Your task
Restate, word for word, all of the material shown below.

Data excerpt
>>>>>

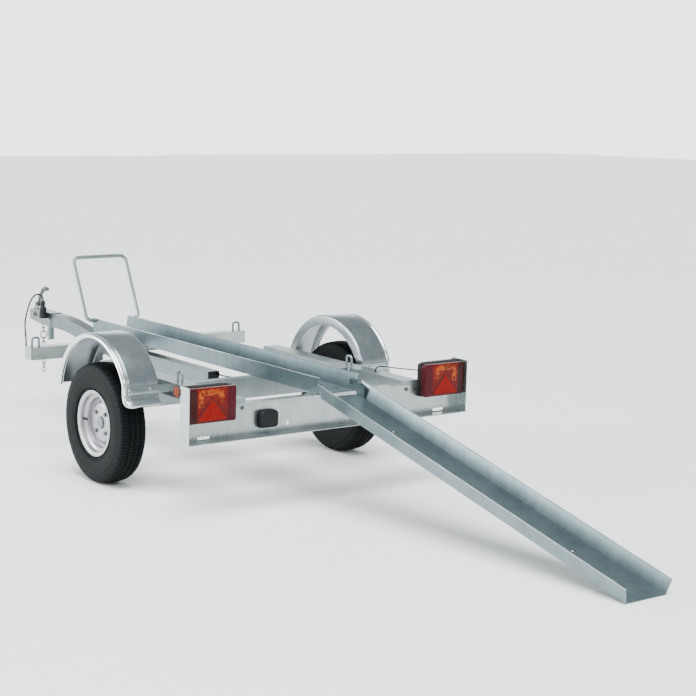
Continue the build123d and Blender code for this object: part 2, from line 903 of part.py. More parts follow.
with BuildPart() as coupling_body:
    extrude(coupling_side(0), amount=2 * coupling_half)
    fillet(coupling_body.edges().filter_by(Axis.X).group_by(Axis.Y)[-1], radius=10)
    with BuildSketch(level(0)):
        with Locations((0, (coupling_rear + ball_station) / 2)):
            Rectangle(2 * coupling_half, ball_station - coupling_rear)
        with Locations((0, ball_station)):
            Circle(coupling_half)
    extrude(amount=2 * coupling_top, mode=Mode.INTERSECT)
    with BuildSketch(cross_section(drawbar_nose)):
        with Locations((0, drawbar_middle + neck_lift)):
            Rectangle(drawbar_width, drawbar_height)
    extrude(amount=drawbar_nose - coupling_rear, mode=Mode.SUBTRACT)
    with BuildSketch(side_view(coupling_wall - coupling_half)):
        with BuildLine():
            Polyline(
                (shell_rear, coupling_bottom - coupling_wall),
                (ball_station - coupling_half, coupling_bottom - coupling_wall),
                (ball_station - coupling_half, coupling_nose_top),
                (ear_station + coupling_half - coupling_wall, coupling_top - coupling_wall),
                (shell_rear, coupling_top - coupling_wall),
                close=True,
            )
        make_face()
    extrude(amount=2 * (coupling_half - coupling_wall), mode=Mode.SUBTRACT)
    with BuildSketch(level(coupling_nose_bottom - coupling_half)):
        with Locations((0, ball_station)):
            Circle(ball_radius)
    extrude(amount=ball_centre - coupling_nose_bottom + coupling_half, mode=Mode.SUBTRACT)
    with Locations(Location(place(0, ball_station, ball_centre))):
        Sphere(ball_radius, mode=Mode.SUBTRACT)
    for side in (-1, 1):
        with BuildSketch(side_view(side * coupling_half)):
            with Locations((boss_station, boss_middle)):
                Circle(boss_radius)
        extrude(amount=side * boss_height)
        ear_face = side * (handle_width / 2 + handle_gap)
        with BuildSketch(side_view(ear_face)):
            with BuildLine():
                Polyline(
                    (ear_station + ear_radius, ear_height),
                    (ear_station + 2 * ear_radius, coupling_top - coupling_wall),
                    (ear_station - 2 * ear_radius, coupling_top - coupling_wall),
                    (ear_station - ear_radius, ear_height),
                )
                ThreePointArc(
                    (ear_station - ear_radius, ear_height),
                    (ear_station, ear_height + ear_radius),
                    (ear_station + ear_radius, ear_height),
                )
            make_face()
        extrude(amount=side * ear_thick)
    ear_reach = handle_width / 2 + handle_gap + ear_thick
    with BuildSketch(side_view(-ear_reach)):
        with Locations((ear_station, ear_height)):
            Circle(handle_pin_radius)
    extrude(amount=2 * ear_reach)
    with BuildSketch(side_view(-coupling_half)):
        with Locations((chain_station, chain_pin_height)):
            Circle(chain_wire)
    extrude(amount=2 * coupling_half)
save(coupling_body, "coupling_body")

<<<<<

Written reply
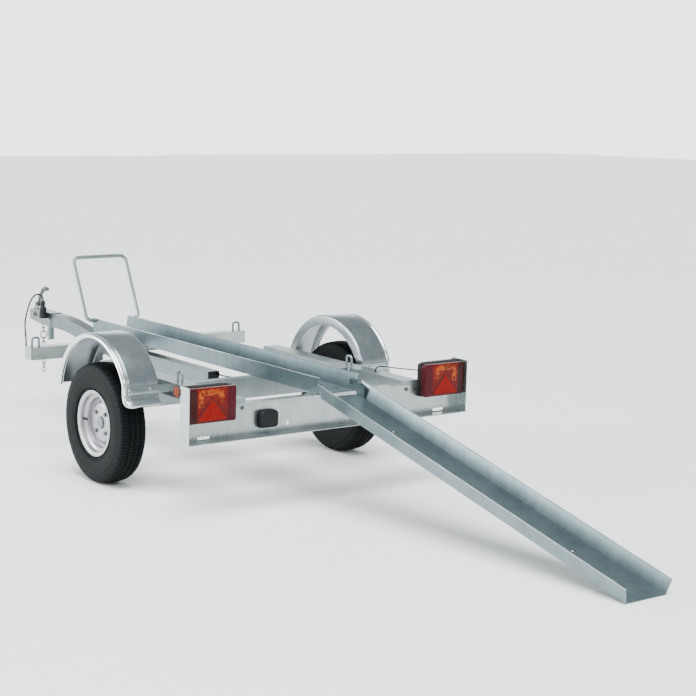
Continue the build123d and Blender code for this object: part 2, from line 903 of part.py. More parts follow.
with BuildPart() as coupling_body:
    extrude(coupling_side(0), amount=2 * coupling_half)
    fillet(coupling_body.edges().filter_by(Axis.X).group_by(Axis.Y)[-1], radius=10)
    with BuildSketch(level(0)):
        with Locations((0, (coupling_rear + ball_station) / 2)):
            Rectangle(2 * coupling_half, ball_station - coupling_rear)
        with Locations((0, ball_station)):
            Circle(coupling_half)
    extrude(amount=2 * coupling_top, mode=Mode.INTERSECT)
    with BuildSketch(cross_section(drawbar_nose)):
        with Locations((0, drawbar_middle + neck_lift)):
            Rectangle(drawbar_width, drawbar_height)
    extrude(amount=drawbar_nose - coupling_rear, mode=Mode.SUBTRACT)
    with BuildSketch(side_view(coupling_wall - coupling_half)):
        with BuildLine():
            Polyline(
                (shell_rear, coupling_bottom - coupling_wall),
                (ball_station - coupling_half, coupling_bottom - coupling_wall),
                (ball_station - coupling_half, coupling_nose_top),
                (ear_station + coupling_half - coupling_wall, coupling_top - coupling_wall),
                (shell_rear, coupling_top - coupling_wall),
                close=True,
            )
        make_face()
    extrude(amount=2 * (coupling_half - coupling_wall), mode=Mode.SUBTRACT)
    with BuildSketch(level(coupling_nose_bottom - coupling_half)):
        with Locations((0, ball_station)):
            Circle(ball_radius)
    extrude(amount=ball_centre - coupling_nose_bottom + coupling_half, mode=Mode.SUBTRACT)
    with Locations(Location(place(0, ball_station, ball_centre))):
        Sphere(ball_radius, mode=Mode.SUBTRACT)
    for side in (-1, 1):
        with BuildSketch(side_view(side * coupling_half)):
            with Locations((boss_station, boss_middle)):
                Circle(boss_radius)
        extrude(amount=side * boss_height)
        ear_face = side * (handle_width / 2 + handle_gap)
        with BuildSketch(side_view(ear_face)):
            with BuildLine():
                Polyline(
                    (ear_station + ear_radius, ear_height),
                    (ear_station + 2 * ear_radius, coupling_top - coupling_wall),
                    (ear_station - 2 * ear_radius, coupling_top - coupling_wall),
                    (ear_station - ear_radius, ear_height),
                )
                ThreePointArc(
                    (ear_station - ear_radius, ear_height),
                    (ear_station, ear_height + ear_radius),
                    (ear_station + ear_radius, ear_height),
                )
            make_face()
        extrude(amount=side * ear_thick)
    ear_reach = handle_width / 2 + handle_gap + ear_thick
    with BuildSketch(side_view(-ear_reach)):
        with Locations((ear_station, ear_height)):
            Circle(handle_pin_radius)
    extrude(amount=2 * ear_reach)
    with BuildSketch(side_view(-coupling_half)):
        with Locations((chain_station, chain_pin_height)):
            Circle(chain_wire)
    extrude(amount=2 * coupling_half)
save(coupling_body, "coupling_body")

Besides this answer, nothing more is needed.